Two former Fifa execs took millions in bribes
The former president of football’s world governing body and one of its executive committee members took millions in bribes from a marketing partner, according to documents released late Wednesday.
Joao Havelange, FIFA president from 1974-1998, pocketed at least 1.5 million Swiss francs (1.53 million dollars) in March 1997 from a marketing company, according to documents from a Swiss prosecutor.
Fellow Brazilian Ricardo Teixeira, a former FIFA executive committee member, received more than 12 million Swiss francs from 1974-1998.

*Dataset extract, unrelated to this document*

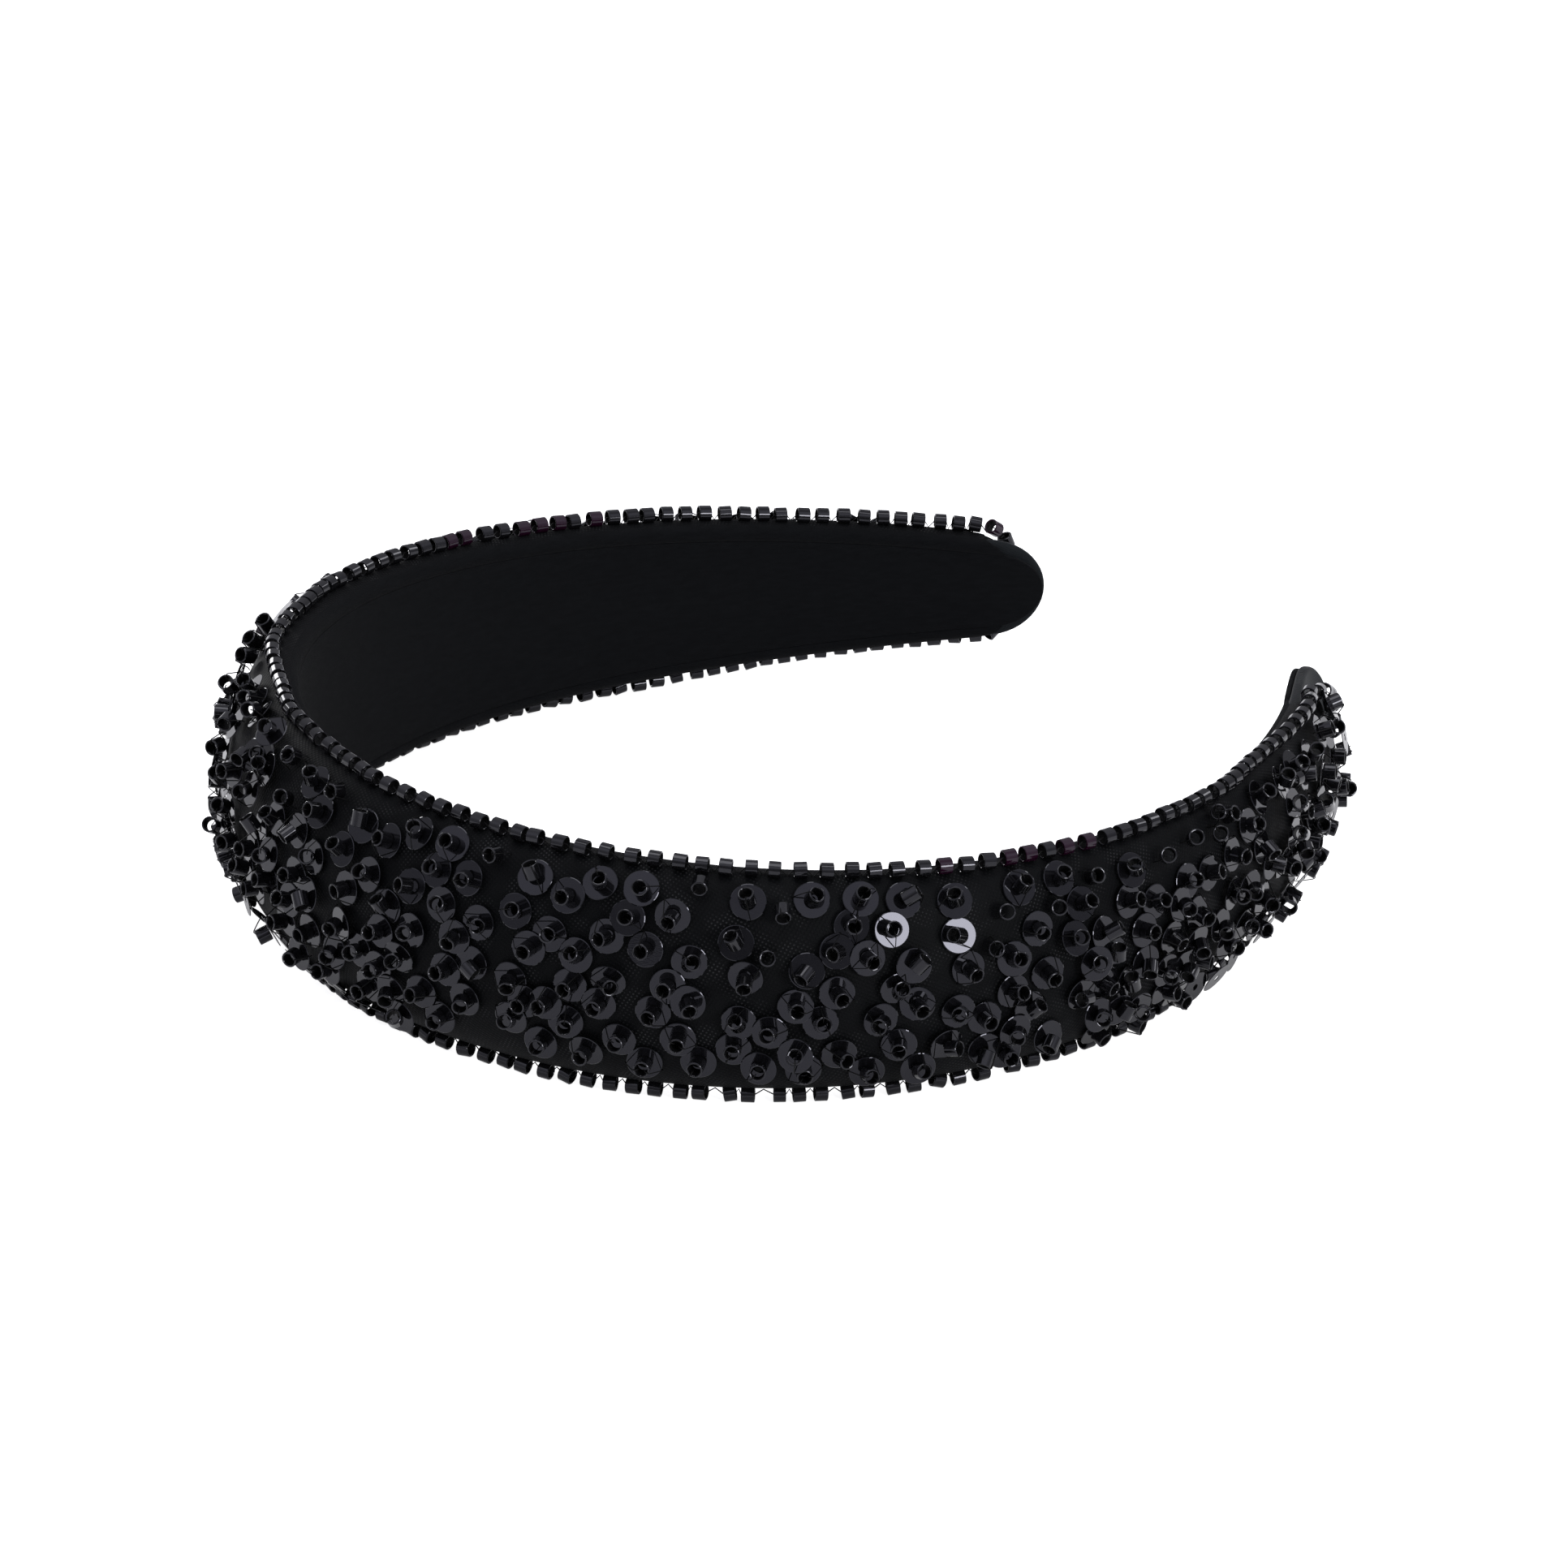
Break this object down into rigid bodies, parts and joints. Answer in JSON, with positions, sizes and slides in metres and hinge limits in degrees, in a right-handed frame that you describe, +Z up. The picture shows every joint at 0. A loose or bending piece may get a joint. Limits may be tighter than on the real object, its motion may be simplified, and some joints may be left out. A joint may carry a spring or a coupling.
{
  "type": "padded headband",
  "caption": "Horseshoe headband with a crowned padded cover, beaded edging, scattered sequins and bare round tongues, lying on its long edge.",
  "frame": {"origin": "on the surface that the band lies on, below the centre of its box", "axes": "+Z up from that surface, across the band's width; +Y from the crown towards the open end; +X from one limb to the other"},
  "size_m": [0.147, 0.1529, 0.0354],
  "materials": {
    "hoop_cloth": "matte slate black cloth",
    "velvet": "matte black velvet",
    "cover_cloth": "black twill-woven cloth with a slight sheen",
    "beads": "glossy black glass tube beads",
    "sequins": "mirror-glossy black"
  },
  "bodies": {
    "root": {"hoop": "hoop_cloth", "lining": "velvet", "padding": "cover_cloth", "edging_upper": "beads", "edging_lower": "beads", "sequins": "sequins"}
  },
  "joints": []
}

The documents were compiled by the prosecution authorities in the Swiss canton of Zug as part of an investigation into alleged bribery among FIFA executives by now-defunct sports marketing company ISL.
The pair took a further 41 million Swiss francs from ISL from 1992-2000, the prosecutor said.
In total, ISL made payments of 138 million Swiss francs in bribes between 1989 and 2001, involving several FIFA officials.
The case was closed in May 2010 after the repayment of an undisclosed sum by the two, but the Swiss Supreme Court Wednesday ordered the documents released, following a request by media organizations.
FIFA awarded the television broadcasting rights of the 2002 and 2006 World Cup tournaments to ISL.
Teixeira, the former son-in-law of Havelange, was also head of Brazil’s football association for 23 years. He stepped down from that position and his FIFA role in March for unspecified personal reasons.
The case could damage current FIFA president, Havelange’s successor Sepp Blatter, if he is found to have known about the bribes.
Havelange, 96, was discharged from hospital in May after spending more than two months undergoing treatment to his ankle and heart.
He was also a member of the International Olympic Committee from 1963 until last year, when he resigned amid corruption allegations.